Rather than enforce the various status quos that exist, TINAU uses our language studio to ask students to question EVERYTHING in Israel-Palestine, while learning the Hebrew and Arabic needed for interacting and changing society. Additionally, we seek to break the traditional power structures between teacher and student, because the classroom has the potential to be one of the most radical spaces for challenging societal norms and power structures. Our students are encouraged to question our content, bring their interests to the classroom, and are invited to help us create the syllabus.


All content and education is constructed through the lens of critical pedagogy, many instructors have attended Middlebury’s language MA program, and events include a mix of activism, arts, language, and touring. Course subjects include feminism, LGBTQ, human rights, Palestinian forms of resistance, life in Palestine, Israelization of Al Quds, the occupation, queer Hebrew, creative writing, Mizrahi struggles, and Tour de Tel Aviv/ underground JLM.
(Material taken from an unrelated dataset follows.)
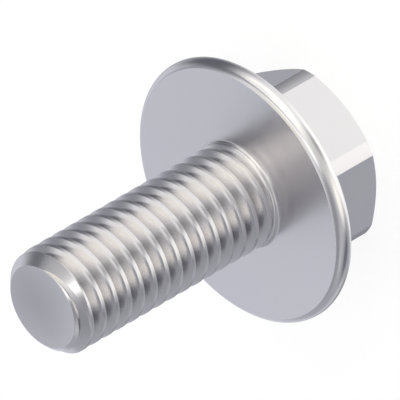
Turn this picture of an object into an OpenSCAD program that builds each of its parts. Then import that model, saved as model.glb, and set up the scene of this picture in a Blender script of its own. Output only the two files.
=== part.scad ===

We offer courses in Tel Aviv- Yaffa, Jerusalem- AlKuds, and online. Online courses are suitable for folks living abroad and last between 2-4 months, depending on the level. Physical courses take place 1x or 2x per week in our studios and last 2.5 months or more. Additionally, we offer intensive courses which take place four days a week, four hours per lesson, for the duration of four weeks.